Records provided —
----
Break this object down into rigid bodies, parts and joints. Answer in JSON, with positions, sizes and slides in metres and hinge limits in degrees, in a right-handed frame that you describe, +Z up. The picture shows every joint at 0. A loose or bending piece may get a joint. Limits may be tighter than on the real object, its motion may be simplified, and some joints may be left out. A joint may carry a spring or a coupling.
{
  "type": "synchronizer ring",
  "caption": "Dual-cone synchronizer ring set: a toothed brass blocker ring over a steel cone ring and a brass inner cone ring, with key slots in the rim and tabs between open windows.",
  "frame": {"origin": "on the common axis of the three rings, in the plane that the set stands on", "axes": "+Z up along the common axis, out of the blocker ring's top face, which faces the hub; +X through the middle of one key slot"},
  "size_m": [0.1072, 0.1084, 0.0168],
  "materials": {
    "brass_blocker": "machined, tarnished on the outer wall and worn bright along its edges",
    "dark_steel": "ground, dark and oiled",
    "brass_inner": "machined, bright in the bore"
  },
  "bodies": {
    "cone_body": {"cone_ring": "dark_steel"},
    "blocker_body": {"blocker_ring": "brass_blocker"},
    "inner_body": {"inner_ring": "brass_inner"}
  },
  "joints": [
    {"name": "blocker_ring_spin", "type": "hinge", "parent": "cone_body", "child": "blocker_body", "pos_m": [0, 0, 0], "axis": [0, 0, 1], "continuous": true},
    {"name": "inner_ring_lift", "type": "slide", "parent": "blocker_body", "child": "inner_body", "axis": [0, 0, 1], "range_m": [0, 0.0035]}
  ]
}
----
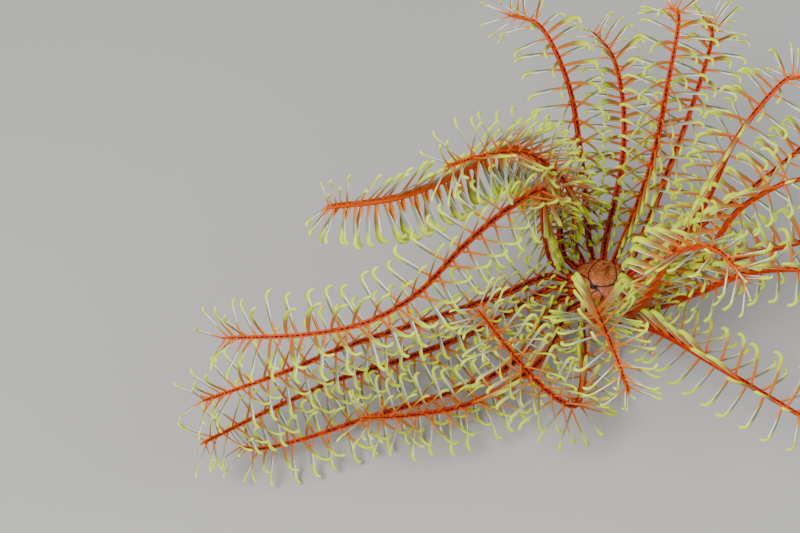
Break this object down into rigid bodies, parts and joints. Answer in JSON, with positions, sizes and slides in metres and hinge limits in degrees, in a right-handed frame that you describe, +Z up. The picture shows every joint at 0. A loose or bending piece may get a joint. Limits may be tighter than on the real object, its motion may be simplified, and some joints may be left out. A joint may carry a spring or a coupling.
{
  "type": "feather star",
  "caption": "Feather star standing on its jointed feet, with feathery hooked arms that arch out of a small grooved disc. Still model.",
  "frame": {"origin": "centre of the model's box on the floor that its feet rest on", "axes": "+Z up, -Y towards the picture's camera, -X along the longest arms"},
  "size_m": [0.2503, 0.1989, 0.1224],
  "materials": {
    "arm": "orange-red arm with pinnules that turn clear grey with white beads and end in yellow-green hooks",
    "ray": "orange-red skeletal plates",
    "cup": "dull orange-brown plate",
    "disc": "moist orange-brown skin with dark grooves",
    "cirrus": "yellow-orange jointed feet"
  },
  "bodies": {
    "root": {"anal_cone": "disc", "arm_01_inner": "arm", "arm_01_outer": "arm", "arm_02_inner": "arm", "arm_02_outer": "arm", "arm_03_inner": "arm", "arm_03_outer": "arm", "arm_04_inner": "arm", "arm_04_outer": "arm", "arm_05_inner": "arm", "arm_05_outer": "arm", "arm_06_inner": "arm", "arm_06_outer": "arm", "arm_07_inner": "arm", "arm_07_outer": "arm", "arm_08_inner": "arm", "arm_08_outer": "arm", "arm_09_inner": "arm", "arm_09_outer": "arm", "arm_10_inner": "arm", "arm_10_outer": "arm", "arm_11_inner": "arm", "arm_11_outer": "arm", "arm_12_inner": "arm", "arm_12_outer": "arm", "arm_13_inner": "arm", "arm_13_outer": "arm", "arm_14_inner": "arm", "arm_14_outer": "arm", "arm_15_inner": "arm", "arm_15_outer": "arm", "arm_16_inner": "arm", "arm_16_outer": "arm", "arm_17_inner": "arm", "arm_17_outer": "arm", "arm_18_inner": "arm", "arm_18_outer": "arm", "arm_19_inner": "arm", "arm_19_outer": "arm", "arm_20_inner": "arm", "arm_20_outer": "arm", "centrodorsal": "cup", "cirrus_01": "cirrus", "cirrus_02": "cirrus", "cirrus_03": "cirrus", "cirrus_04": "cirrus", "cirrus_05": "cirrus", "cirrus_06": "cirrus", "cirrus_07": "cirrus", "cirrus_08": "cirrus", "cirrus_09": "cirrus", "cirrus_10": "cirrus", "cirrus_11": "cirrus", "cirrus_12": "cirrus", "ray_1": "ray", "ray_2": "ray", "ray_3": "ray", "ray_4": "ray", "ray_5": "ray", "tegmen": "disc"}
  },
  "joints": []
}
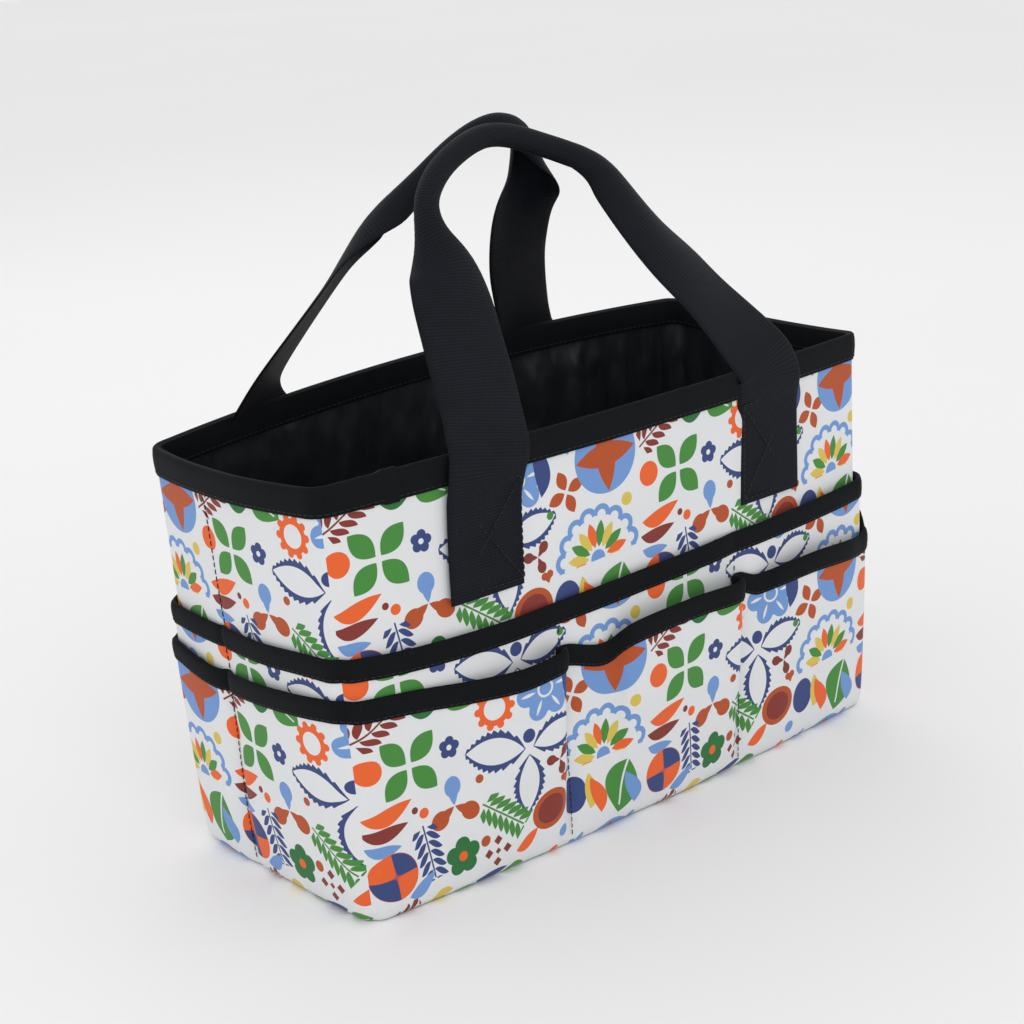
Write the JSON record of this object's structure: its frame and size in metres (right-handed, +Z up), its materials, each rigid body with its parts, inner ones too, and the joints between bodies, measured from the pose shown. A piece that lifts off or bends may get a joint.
----
What the task asks —
Return only the number of lines in the data above that include the word "between".

Written reply —
2